The next day three more people are admitted with the same fever.   The nurse tells me its typhoid fever.   We also have a woman in labor.   Once again they begin to sing.  The laboring woman is draped in her sister’s arms and all around us is the singing.  They begin to pray with a deep devotion that almost sounds like speaking in tongues.  There is singing and then prayer.  It is becoming more and more powerful; the contrast of sweet, tender melodies and rhythmic prayer.    The woman’s contractions and the songs and prayers; the being born and dying working in unison. 

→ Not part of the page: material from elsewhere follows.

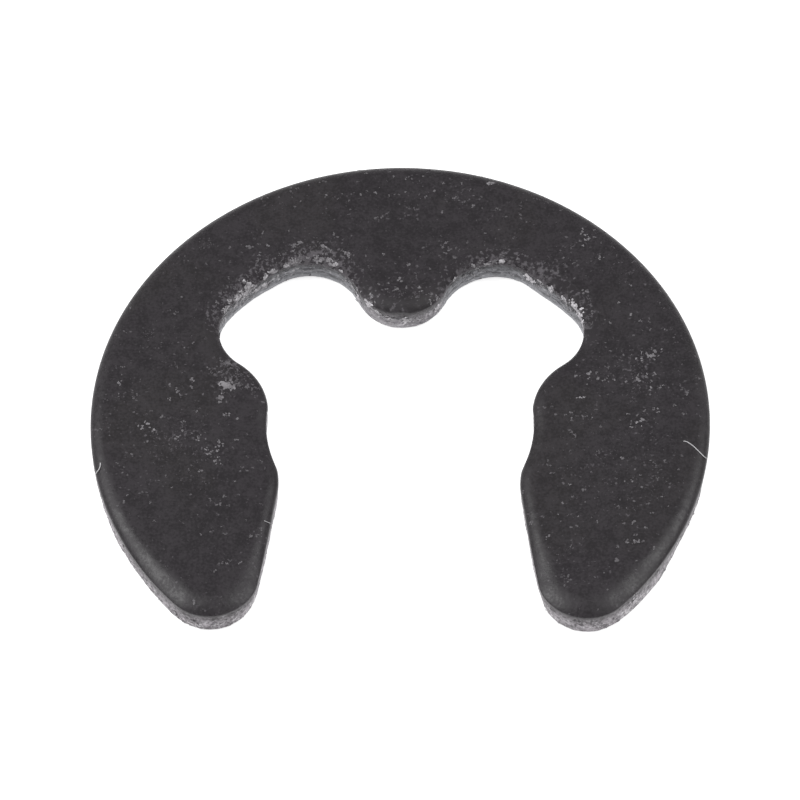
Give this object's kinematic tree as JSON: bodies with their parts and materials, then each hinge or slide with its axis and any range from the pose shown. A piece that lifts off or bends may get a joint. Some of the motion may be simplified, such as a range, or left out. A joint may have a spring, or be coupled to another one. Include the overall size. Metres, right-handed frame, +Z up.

Then a person of authority comes down the hall, enters the room and after a few stern words, the singing stops and does not return.   The silence is a heavy thing all around me the rest of the afternoon and into the night.



Note

As I write this, they have started singing and praying again.  Perhaps it is a new shift of relatives or perhaps they answer to a higher authority.   It is dark and the singing is as sweet and tender as always and the prayers most deeply prayed.   Sometimes the singers are background music to the prayer.   The music is like the wind and rain and sea and sun. In it, there is no suffering or hardship.  There is only beauty and a love for God that is tender and all encompassing.   It does not blame God for all they haven’t had or even beg for more.  The song seems to rise above the earth and bless us all for that is good and beautiful.